Memoria. Giornata
della memoria delle vittime del terrorismo. Oggi. In un tempo in cui la memoria
ha poca cittadinanza. Eppure passa di qua la capacità di costruire un’Italia,
una Europa più vivibili, un mondo più credibile, meno violento.
La memoria è il centro
del cristianesimo. Ma sembra debole al tempo dei social media. Ma è grazie alla
memoria così che lo Sconfitto, Gesù, è diventato speranza, cambiamento e
presenza in tempi, luoghi, generazioni diverse. Memoria non è solo passato. Ma
è la risposta alla nostra necessità di non essere solo superficie, solo attimo
presente.
Per questo la Giornata
della Memoria, delle vittime della Shoah, nell’anniversario delle liberazione
da Auschwitz o della grande deportazione degli ebrei romani deportati in massa
da Roma il 16 ottobre 1943, non è polverosa cerimonia. Trasmette alle
generazioni gli anticorpi per riconoscere e prendere le distanze dal male
assoluto e dai tanti piccoli mali del contagio di oggi. A Roma è diventata la
Marcia della Memoria e il modo in cui i romani, ebrei, cristiani, credenti a
modo proprio, musulmani, non credenti scelgono per una città multi-culturale in
cui nessuno sia preso come capro espiatorio.
La memoria delle
vittime del terrorismo comunica a una generazione che non sa e non ricorda il
senso del debito di coraggio, serietà, primato della coscienza e delle cose che
contano: valori e non solo pragmatismo.
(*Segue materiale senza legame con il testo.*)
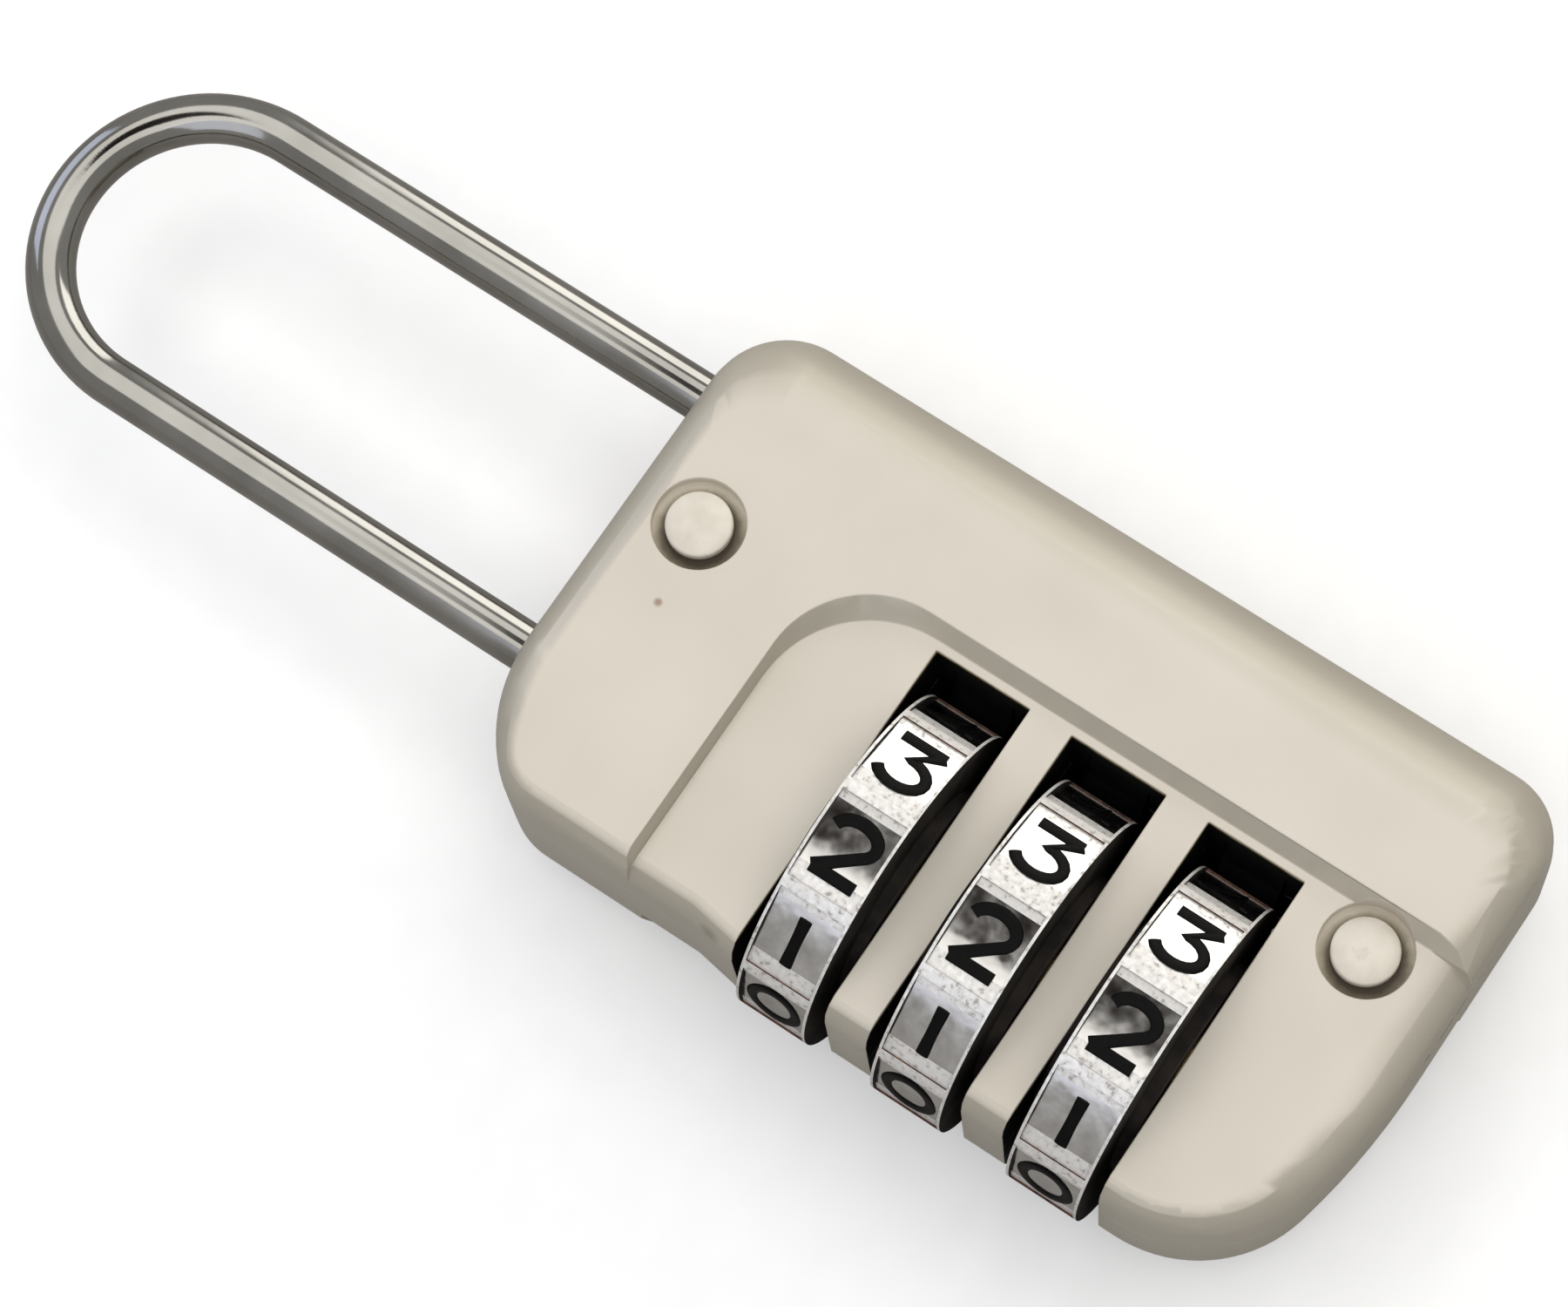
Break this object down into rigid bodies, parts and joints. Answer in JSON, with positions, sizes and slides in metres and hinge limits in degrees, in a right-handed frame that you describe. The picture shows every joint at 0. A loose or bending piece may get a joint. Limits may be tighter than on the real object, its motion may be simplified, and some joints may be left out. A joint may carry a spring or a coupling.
{
  "type": "combination padlock",
  "caption": "Slim padlock with a riveted die-cast case, side-mounted number dials and a thin bent shackle that slides up when the dials are set.",
  "frame": {"origin": "on the back plane that the lock lies on, in the middle of its width above the dials and of its whole length with the shackle closed", "axes": "+Z out of the front face, +Y towards the shackle, +X to the right of the front face; the dials are at -X"},
  "size_m": [0.0291, 0.0812, 0.0173],
  "materials": {
    "case_coating": "satin champagne coating on zinc die casting",
    "rivet_steel": "coated, flattened",
    "plated_shackle": "bright plating",
    "plated_dial": "bright plating, black numerals",
    "turned_brass": "as turned",
    "bright_steel": "as punched or cut",
    "spring_steel": "drawn"
  },
  "bodies": {
    "case": {"front_case": "case_coating", "back_case": "case_coating", "upper_rivet": "rivet_steel", "lower_rivet": "rivet_steel", "stop_washer": "bright_steel", "reset_spring": "spring_steel", "lift_spring": "spring_steel", "spring_guide_pin": "bright_steel", "click_spring_1": "spring_steel", "click_spring_2": "spring_steel", "click_spring_3": "spring_steel"},
    "shackle": {"shackle": "plated_shackle"},
    "dial_1": {"dial_1": "plated_dial"},
    "tumbler_1": {"tumbler_1": "turned_brass"},
    "dial_2": {"dial_2": "plated_dial"},
    "tumbler_2": {"tumbler_2": "turned_brass"},
    "dial_3": {"dial_3": "plated_dial"},
    "tumbler_3": {"tumbler_3": "turned_brass"},
    "reset_washer": {"reset_washer": "bright_steel"}
  },
  "joints": [
    {"name": "shackle_lift", "type": "slide", "parent": "case", "child": "shackle", "axis": [0, 1, 0], "range_m": [0, 0.00765], "deforming": ["lift_spring"]},
    {"name": "dial_1_turn", "type": "hinge", "parent": "case", "child": "dial_1", "pos_m": [-0.0066, -0.0138, 0.0087], "axis": [0, 1, 0], "continuous": true, "deforming": ["click_spring_1"]},
    {"name": "dial_2_turn", "type": "hinge", "parent": "case", "child": "dial_2", "pos_m": [-0.0066, -0.02145, 0.0087], "axis": [0, 1, 0], "continuous": true, "deforming": ["click_spring_2"]},
    {"name": "dial_3_turn", "type": "hinge", "parent": "case", "child": "dial_3", "pos_m": [-0.0066, -0.0291, 0.0087], "axis": [0, 1, 0], "continuous": true, "deforming": ["click_spring_3"]},
    {"name": "tumbler_1_reset", "type": "slide", "parent": "dial_1", "child": "tumbler_1", "axis": [0, -1, 0], "range_m": [0, 0.001], "stiffness_N_per_m": 200, "springref_m": -0.003},
    {"name": "tumbler_2_reset", "type": "slide", "parent": "dial_2", "child": "tumbler_2", "axis": [0, -1, 0], "range_m": [0, 0.001]},
    {"name": "tumbler_3_reset", "type": "slide", "parent": "dial_3", "child": "tumbler_3", "axis": [0, -1, 0], "range_m": [0, 0.001]},
    {"name": "reset_washer_slide", "type": "slide", "parent": "case", "child": "reset_washer", "axis": [0, -1, 0], "range_m": [0, 0.001], "deforming": ["reset_spring"]}
  ],
  "couplings": [
    {"joint": "tumbler_2_reset", "follows": "tumbler_1_reset", "ratio": 1},
    {"joint": "tumbler_3_reset", "follows": "tumbler_1_reset", "ratio": 1},
    {"joint": "reset_washer_slide", "follows": "tumbler_1_reset", "ratio": 1}
  ]
}
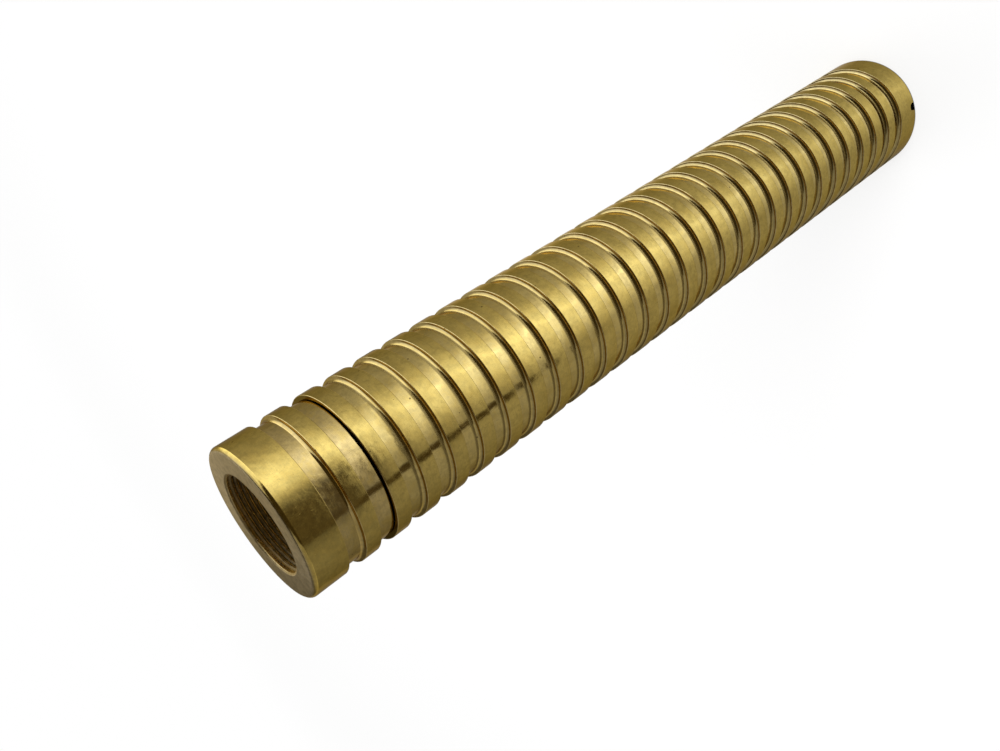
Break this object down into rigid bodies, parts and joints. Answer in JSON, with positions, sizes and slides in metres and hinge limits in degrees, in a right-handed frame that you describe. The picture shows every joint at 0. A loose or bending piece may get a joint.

Debito per chi ha fatto della
democrazia italiana una democrazia solida, ancorché giovane. Oggi
l’anniversario della morte di Aldo Moro. Un uomo, un politico e un professore
di diritto e di vita, che sapeva che il nuovo è meglio della conservazione
rafforzando la democrazia italiana allargandone i confini. Un cristiano. Un
martire. Con lui tanti. Anche giudici, Borsellino e Falcone,
Rosario Livatino, un giovane. Preti innamorati del riscatto dei ragazzini di
strada, come don Peppino Diana e padre Puglisi. Martiri del dialogo, eliminati
ma non sconfitti, come don Andrea Santoro, ucciso dall’intolleranza terrorista
e cieca a Trebisonda, in Turchia. E i nostri soldati di Nassiriya, o i troppi
del Bataclan, dell’aeroporto di Bruxelles, di tante nazionalità.
Il terrorismo nel
mondo, lo scorso anno, ha ucciso più di 32 mila persone. In Pakistan,
Nigeria, Irak, Siria, Afghanistan, India, Egitto, o le tante vittime di follia
omicida e di armi che fanno parte delle stragi settimanali americane, stragi di
americani fatte da americani: nelle scuole, ai comizi, nelle strade. Califfato,
Boko Haram, Al-Shaabab, tanti gtuppi. Meno di 300 le vittime sul suolo europeo,
anche se sono quelle che hanno scatenato la paura. I terroristi vorrebbero più
morte e non hanno paura della morte.
La lezione che viene
dalla Prima Repubblica è che il terrore delle Brigate Rosse non si è mai
trasformato in arma di forze politiche interne per cavalcare la paura, come
invece accade adesso. Lo sappiano i populisti vitalisti che stanno sempre in
TV, se non vorranno essere schiacciati dal peso di essere stati cattivi maestri.
Le BR volevano trasformare l’Italia in un mondo assediato e così raccogliere il
consenso di masse operaie e giovanili. Non è stato così. Non c’è stata una
legge speciale. Le BR sono state sconfitte. Con la resistenza: culturale, con
la partecipazione, con il rifiuto della violenza. Il Califfato e i terroristi
di oggi possono essere isolati dal dialogo sociale, dal rifiuto della paura,
della violenza, dall’inclusione e dalla partecipazione. Sono le chiavi per
de-radicalizzare sul nascere chi potrebbe essere affascinato da questo
messaggio semplificato e dall’attrazione del terrore. Per questo, in questa
giornata, occorre ricordarsi di una cosa semplice: l’inclusione,
l’accorciamento delle distanze con le periferie della vita e delle nostre
città, sono due potenti armi contro il terrorismo. Chi soffia e usa la
paura, consapevole o inconsapevole, colpevole o meno colpevole, dà ragione ai
venditori di terrore e gli offre una vittoria che non hanno e che non avranno.